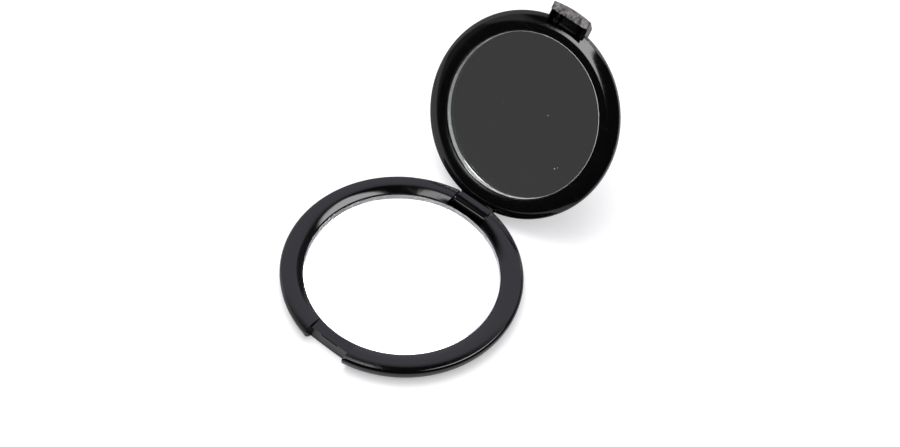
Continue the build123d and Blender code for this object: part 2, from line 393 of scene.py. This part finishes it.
face_up = Matrix.Translation((0, 0, base_mirror_high[2]))
face_down = Matrix.Translation((0, 0, ring_top + lid_lift)) @ Matrix.Rotation(pi, 4, "X")
mirror_glass("base_mirror_glass", "base_mirror", "base", base_face, face_up)
mirror_glass("lid_mirror_glass", "lid_mirror", "lid", lid_face, shut_to_open @ face_down)


# ---------------------------------------------------------------- middle of the lid's back
# The dome with the lid shut: the height of its middle, and its radius of curvature.
dome_top = 0.01005
dome_round = 0.4407
# The cap on it: its radius, how far it stands off, how deep its rim goes, and its mesh.
cap_reach = 0.006
cap_lift = 0.000008
cap_depth = 0.0001
cap_levels = 6
cap_steps = 72


def dome_middle():
    """Cap a hair above the dome's middle, where the solid's own mesh shades unevenly."""
    bm = bmesh.new()

    def put(r, angle, drop=0.0):
        z = dome_top - dome_round + ((dome_round + cap_lift) ** 2 - r * r) ** 0.5 - drop
        return bm.verts.new(shut_to_open @ Vector((r * cos(angle), r * sin(angle), z)))

    def put_ring(r, drop=0.0):
        return [put(r, angle, drop) for angle in turns(cap_steps)]

    apex = put(0.0, 0.0)
    rings = [put_ring(cap_reach * level / cap_levels) for level in range(1, cap_levels + 1)]
    under = put_ring(cap_reach, cap_depth)
    for i in range(cap_steps):
        j = (i + 1) % cap_steps
        bm.faces.new((apex, rings[0][i], rings[0][j]))
        for inner, outer in zip(rings, rings[1:] + [under]):
            bm.faces.new((inner[i], outer[i], outer[j], inner[j]))
    bm.faces.new(under[::-1])
    for face in bm.faces:
        face.smooth = True
    rim = set(rings[-1]) | set(under)
    for edge in bm.edges:
        edge.smooth = not rim.issuperset(edge.verts)

    mesh = bpy.data.meshes.new("lid_cover_middle")
    bm.to_mesh(mesh)
    bm.free()
    mesh.materials.append(lid_plastic)
    piece = add_object("lid_cover_middle", mesh, Matrix.Identity(4))
    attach(piece, "lid")


dome_middle()


# ---------------------------------------------------------------- floor
floor_half = 3.0
floor_glow = 0.30


def floor_material():
    """White sweep: lit, and with a little light of its own for camera rays and rays through glass."""
    shader = Shader("floor")
    lit = shader.principled(Base_Color=(0.80, 0.80, 0.82), Roughness=0.9, Specular_IOR_Level=0.1)
    glow = shader.node("ShaderNodeEmission")
    glow.inputs["Color"].default_value = (1.0, 1.0, 1.0, 1.0)
    path = shader.node("ShaderNodeLightPath")
    seen = shader.greatest(path.outputs["Is Camera Ray"], path.outputs["Is Transmission Ray"])
    shader.link(shader.times(seen, floor_glow), glow.inputs["Strength"])
    both = shader.node("ShaderNodeAddShader")
    shader.link(lit.outputs[0], both.inputs[0])
    shader.link(glow.outputs[0], both.inputs[1])
    return shader.finish(both)


def add_floor():
    mesh = bpy.data.meshes.new("floor")
    corners = [(x * floor_half, y * floor_half, 0) for x, y in ((-1, -1), (1, -1), (1, 1), (-1, 1))]
    mesh.from_pydata(corners, [], [(0, 1, 2, 3)])
    mesh.materials.append(floor_material())
    add_object("floor", mesh, Matrix.Identity(4))


add_floor()

# ---------------------------------------------------------------- studio
# The studio as gloss and glass reflect it. Its far side is where the camera looks, and its
# right side is the camera's right. A tilt is in degrees up from the far horizon, past 90 on
# the camera's side. A side is how much of a direction points right, and a height how much of
# it points up. Each edge is a pair: where a light is out, then where it is full.
far_side = Vector((-0.559, 0.829, 0.0)).normalized()
right_side = Vector((0.829, 0.559, 0.0)).normalized()

backdrop_level = 1.06
backdrop_tint = (1.02, 0.98, 1.14)
backdrop_top = (65.0, 57.0)
flag_side = (0.20, 0.27)
flag_tilt = (36.0, 42.0)
flag_shade = 0.85

bank_level = 9.5
bank_tilts = ((64.0, 68.0), (90.0, 86.0))
left_bank_share = 0.65
left_bank_sides = ((-0.04, -0.06), (-0.17, -0.13))
right_bank_sides = ((0.10, 0.14), (0.46, 0.42))

# The strip light lies along the plane that this direction is square to, a little off it.
strip_across = (far_side * 0.819 - right_side * 0.569 + Vector((0, 0, 0.077))).normalized()
strip_offset = 0.008
strip_width = (0.062, 0.042)
strip_sides = ((-0.25, -0.29), (-0.78, -0.755))
strip_height = (0.36, 0.395)

wall_side = (-0.84, -0.90)
wall_level = 0.2
low_wall_height = (0.18, 0.11)
low_wall_level = 1.0
high_wall_side = (-0.77, -0.81)
high_wall_height = (0.37, 0.42)
high_wall_level = 0.6
scrim_side = (-0.48, -0.56)
scrim_tilts = ((104.0, 96.0), (50.0, 58.0))
scrim_level = 1.2

dim_level = 0.036
dim_left_side = (-0.70, -0.74)
dim_left_level = 0.009

even_level = 0.74


def studio_world():
    """White for the camera, even light on matt surfaces, and the studio in gloss and glass.

    The studio has a bright backdrop with a flag at its right, two overhead banks, a slanting
    strip light, a wall with a scrim at the left, and a dark camera side.
    """
    world = bpy.data.worlds.new("studio")
    bpy.context.scene.world = world
    world.use_nodes = True
    nodes = Nodes(world.node_tree)
    ray = nodes.node("ShaderNodeTexCoord").outputs["Generated"]

    def along(direction):
        made = nodes.node("ShaderNodeVectorMath", operation="DOT_PRODUCT")
        nodes.link(ray, made.inputs[0])
        made.inputs[1].default_value = direction
        return made.outputs["Value"]

    side = along(right_side)
    height = along((0.0, 0.0, 1.0))
    tilt = nodes.times(nodes.math("ARCTAN2", height, along(far_side)), 180.0 / pi)

    flag = nodes.times(nodes.within(side, flag_side), nodes.within(tilt, flag_tilt))
    backdrop = nodes.times(
        nodes.within(tilt, backdrop_top), nodes.math("SUBTRACT", 1.0, nodes.times(flag, flag_shade))
    )

    off_strip = nodes.math("ABSOLUTE", nodes.math("SUBTRACT", along(strip_across), strip_offset))
    strip = nodes.times(
        nodes.within(off_strip, strip_width),
        nodes.within(side, *strip_sides),
        nodes.within(height, strip_height),
    )
    left_bank = nodes.times(nodes.within(side, *left_bank_sides), left_bank_share)
    both_banks = nodes.sum(left_bank, nodes.within(side, *right_bank_sides))
    lights = nodes.greatest(nodes.times(nodes.within(tilt, *bank_tilts), both_banks), strip)

    wall = nodes.within(side, wall_side)
    low_wall = nodes.times(wall, nodes.within(height, low_wall_height))
    high_wall = nodes.times(nodes.within(side, high_wall_side), nodes.within(height, high_wall_height))
    scrim = nodes.times(nodes.within(side, scrim_side), nodes.within(tilt, *scrim_tilts))
    left_wall = nodes.greatest(
        nodes.times(low_wall, low_wall_level),
        nodes.times(high_wall, high_wall_level),
        nodes.times(wall, wall_level),
        nodes.times(scrim, scrim_level),
    )

    dim_left = nodes.times(nodes.within(side, dim_left_side), dim_left_level)
    room = nodes.sum(
        nodes.times(backdrop, backdrop_level),
        nodes.times(lights, bank_level),
        left_wall,
        nodes.sum(dim_left, dim_level),
    )

    path = nodes.node("ShaderNodeLightPath")
    camera_ray = path.outputs["Is Camera Ray"]
    mirrored = nodes.greatest(path.outputs["Is Glossy Ray"], path.outputs["Is Transmission Ray"])
    other = nodes.math("SUBTRACT", 1.0, nodes.greatest(camera_ray, mirrored))
    strength = nodes.sum(camera_ray, nodes.times(mirrored, room), nodes.times(other, even_level))
    tint = nodes.mix_colour(nodes.times(mirrored, backdrop), (1.0, 1.0, 1.0), backdrop_tint)

    background = nodes.node("ShaderNodeBackground")
    nodes.link(tint, background.inputs["Color"])
    nodes.link(strength, background.inputs["Strength"])
    output = nodes.node("ShaderNodeOutputWorld")
    nodes.link(background.outputs[0], output.inputs["Surface"])


studio_world()


# ---------------------------------------------------------------- lamps
lamp_target = Vector((0, 0.02, 0))


def disc_lamp(name, place, size, power):
    """Round lamp aimed at the object, for its soft shadow. Gloss doesn't reflect it."""
    lamp = bpy.data.lights.new(name, "AREA")
    lamp.shape = "DISK"
    lamp.size = size
    lamp.energy = power
    turned = (lamp_target - Vector(place)).to_track_quat("-Z", "Y").to_matrix().to_4x4()
    made = add_object(name, lamp, Matrix.Translation(place) @ turned)
    made.visible_glossy = False


disc_lamp("key", (-0.25, 0.12, 0.95), size=0.8, power=4.4)
disc_lamp("fill", (0.0, -0.2, 1.0), size=0.9, power=2.2)

# ---------------------------------------------------------------- camera
# Where the camera is, and its right and back, all fitted to the photo's outlines.
camera_place = (0.18937, -0.25960, 0.44431)
camera_right = Vector((0.7746, 0.6287, 0.0688)).normalized()
camera_back = Vector((0.3420, -0.5079, 0.7906)).normalized()
camera_up = camera_back.cross(camera_right).normalized()
camera_right = camera_up.cross(camera_back).normalized()

lens = bpy.data.cameras.new("camera")
lens.lens = 76.0
lens.sensor_width = 36.0
lens.clip_start = 0.01
lens.clip_end = 20.0
camera_turn = Matrix((camera_right, camera_up, camera_back)).transposed().to_4x4()
camera = add_object("camera", lens, Matrix.Translation(camera_place) @ camera_turn)
bpy.context.scene.camera = camera
bpy.context.scene.view_settings.view_transform = "Standard"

----

## Challenge
Exactly repeat the lines running from the top of the listing to the line bearing "shut_to_open @ face_down)", both of those lines included, and only them.

## Solved exercise
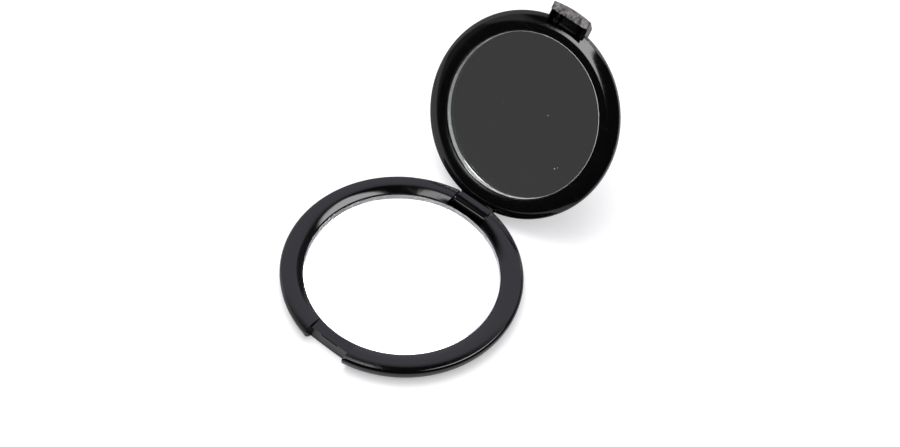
Continue the build123d and Blender code for this object: part 2, from line 393 of scene.py. This part finishes it.
face_up = Matrix.Translation((0, 0, base_mirror_high[2]))
face_down = Matrix.Translation((0, 0, ring_top + lid_lift)) @ Matrix.Rotation(pi, 4, "X")
mirror_glass("base_mirror_glass", "base_mirror", "base", base_face, face_up)
mirror_glass("lid_mirror_glass", "lid_mirror", "lid", lid_face, shut_to_open @ face_down)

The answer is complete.